Die Kontrolle von Betrugsvorwürfen kann nicht auf die Gesundheitsämter abgeschoben werden, dafür sind sie nicht zuständig und haben auch gar keine Möglichkeiten dazu.
Johannes Slawig, Leiter des Wuppertaler Krisenstabs, ggü. WZ
Seit März können sich Bürger einmal pro Woche kostenlos testen lassen. Durch eine mehr als zweifelhafte Verordnung des Bundesgesundheitsministeriums ist zurzeit jedoch Schnelltestzentren Tür und Tor geöffnet, um bei der Abrechnung von Schnelltests zu betrügen. Denn der Bund erstattet für jeden Corona-Schnelltest 18 Euro, doch keiner sieht sich in der Verantwortung, die Anzahl der tatsächlich durchgeführten Schnelltests überhaupt zu überprüfen. Schnelltestzentren melden lediglich bis zum fünften Tag des Folgemonats, wieviele Tests im vergangenen Monat durchgeführt wurden. Die Meldung erfolgt formlos, beispielsweise in einer einfachen CSV- oder Excel-Datei. Regeln scheine es nicht zu geben, bestätigt uns ein Wuppertaler Schnelltestzentrum-Betreiber, der anonym bleiben möchte.
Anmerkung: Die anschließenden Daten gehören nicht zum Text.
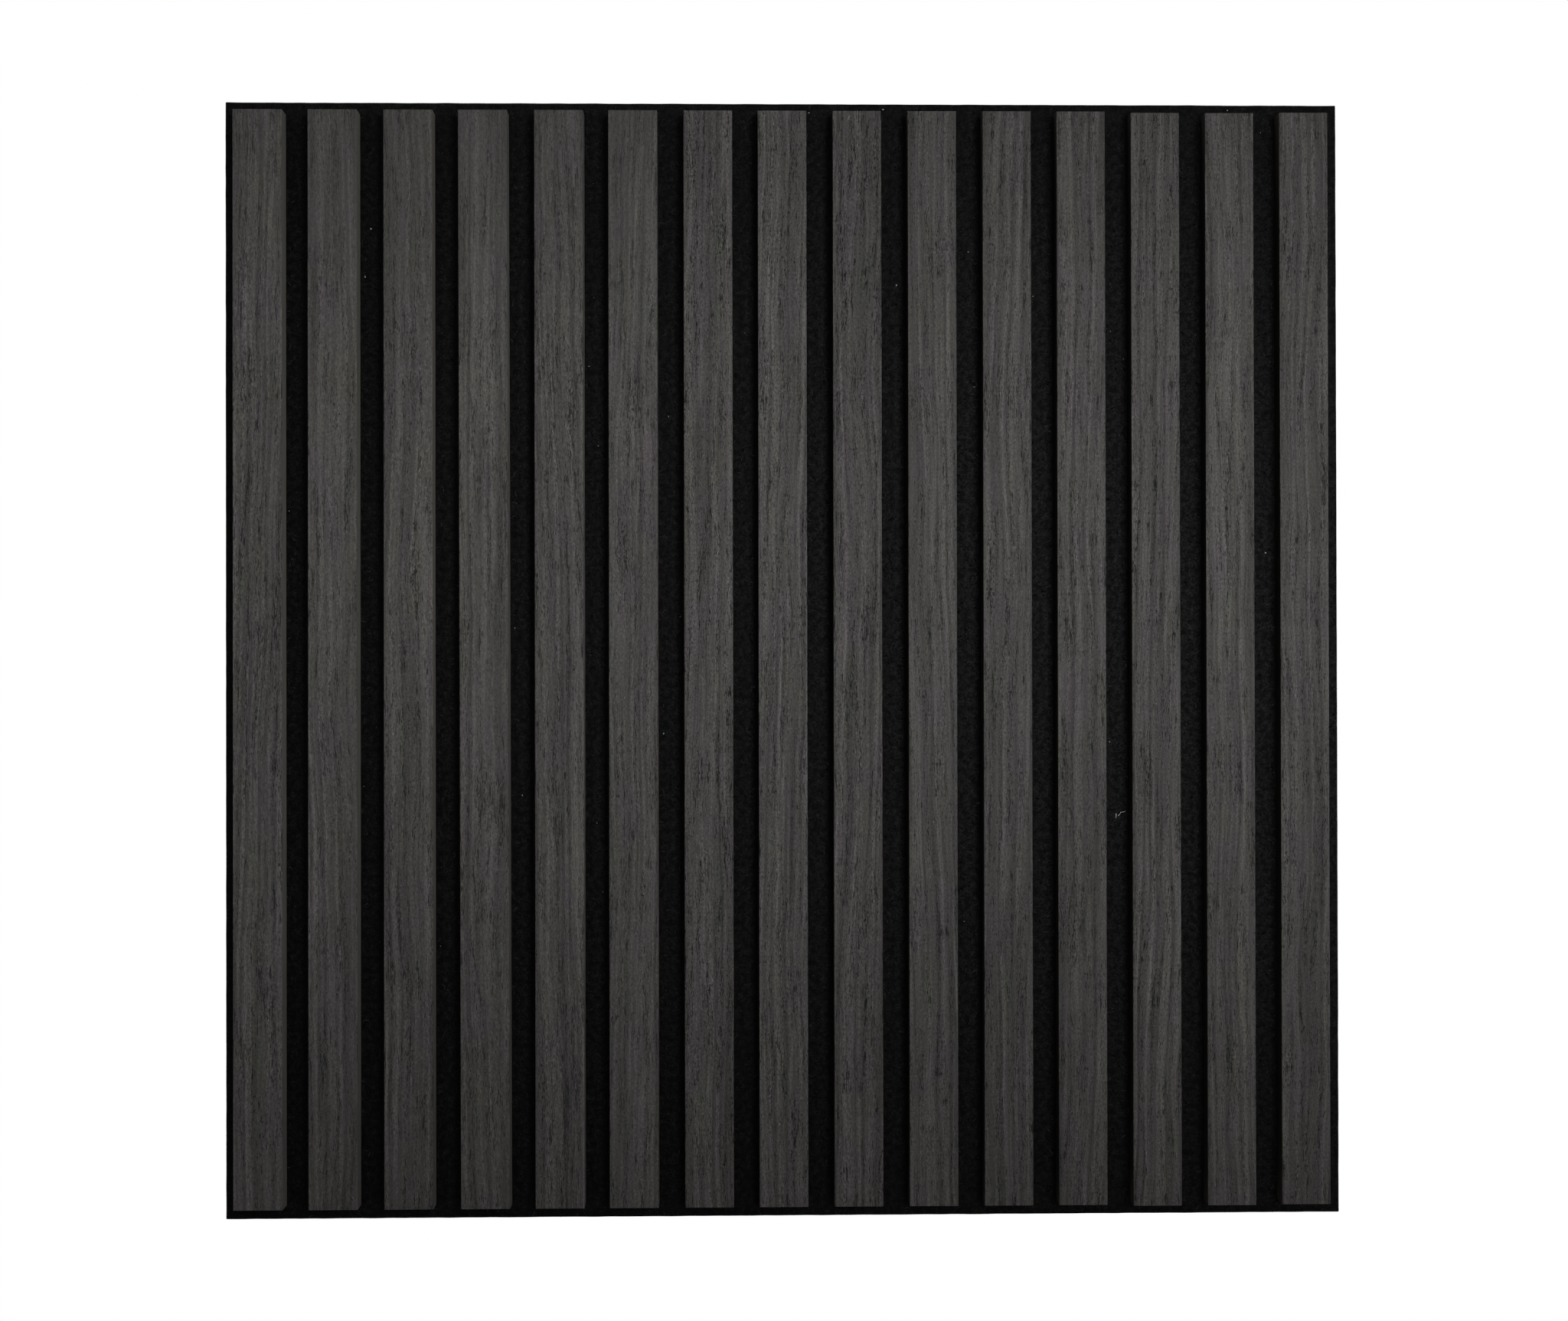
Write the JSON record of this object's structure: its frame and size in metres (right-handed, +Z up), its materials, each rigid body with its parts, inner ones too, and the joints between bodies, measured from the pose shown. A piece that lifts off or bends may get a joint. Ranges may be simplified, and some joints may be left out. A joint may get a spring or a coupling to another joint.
{
  "type": "slatted acoustic panel",
  "caption": "Square wall panel of dark wood-veneered slats on a black felt backing, with open grooves between the slats that let sound reach the felt.",
  "frame": {"origin": "centre of the felt's back face, which lies on the wall", "axes": "+X to the right across the slats and +Z up along them as seen from the front; +Y points back into the wall, and the slats face -Y"},
  "size_m": [0.6, 0.021, 0.6],
  "materials": {
    "felt": "needled felt, matt black",
    "core": "fibreboard dyed charcoal, plain and matt",
    "veneer": "charcoal-stained oak veneer, fine open grain, matt",
    "staple": "galvanised flat wire"
  },
  "bodies": {
    "root": {"felt_backing": "felt", "back_staples": "staple", "slat_core_01": "core", "slat_veneer_01": "veneer", "slat_core_02": "core", "slat_veneer_02": "veneer", "slat_core_03": "core", "slat_veneer_03": "veneer", "slat_core_04": "core", "slat_veneer_04": "veneer", "slat_core_05": "core", "slat_veneer_05": "veneer", "slat_core_06": "core", "slat_veneer_06": "veneer", "slat_core_07": "core", "slat_veneer_07": "veneer", "slat_core_08": "core", "slat_veneer_08": "veneer", "slat_core_09": "core", "slat_veneer_09": "veneer", "slat_core_10": "core", "slat_veneer_10": "veneer", "slat_core_11": "core", "slat_veneer_11": "veneer", "slat_core_12": "core", "slat_veneer_12": "veneer", "slat_core_13": "core", "slat_veneer_13": "veneer", "slat_core_14": "core", "slat_veneer_14": "veneer", "slat_core_15": "core", "slat_veneer_15": "veneer"}
  },
  "joints": []
}
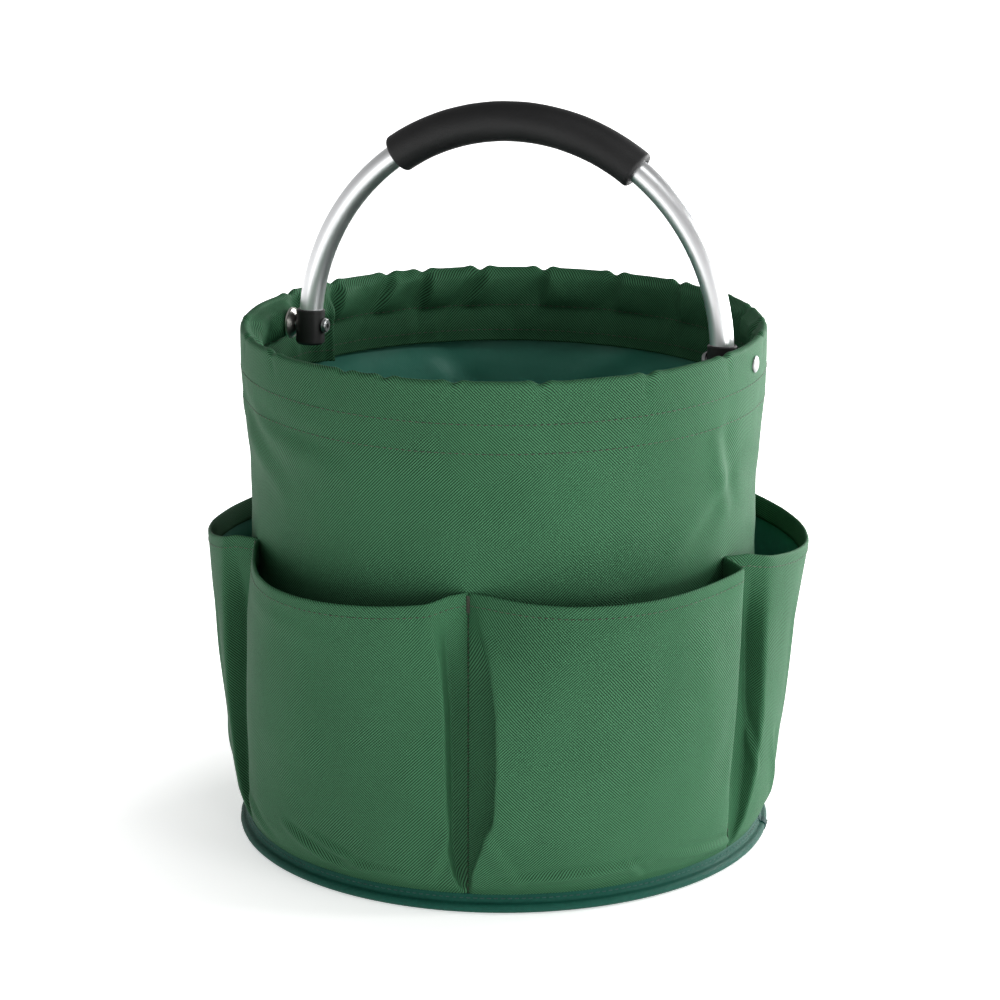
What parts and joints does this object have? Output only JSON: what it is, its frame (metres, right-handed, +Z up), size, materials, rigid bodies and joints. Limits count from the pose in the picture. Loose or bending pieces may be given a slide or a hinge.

Die Testverordnung definiert, dass die abrechnungsrelevanten Daten vier Jahre lang aufzubewahren sind; welche Daten jedoch abrechnungsrelevant seien, dazu gibt es keinerlei Auskunft. Ist der Nachname ausreichend? Oder reicht gar eine Strichliste? Die Kassenärztliche Vereinigung prüft dann die Plausibilität der abgerechneten Daten, die lokalen Gesundheitsämter oder Sozialministerien haben hingegen keinerlei Prüfauftrag bezüglich der Abrechnung.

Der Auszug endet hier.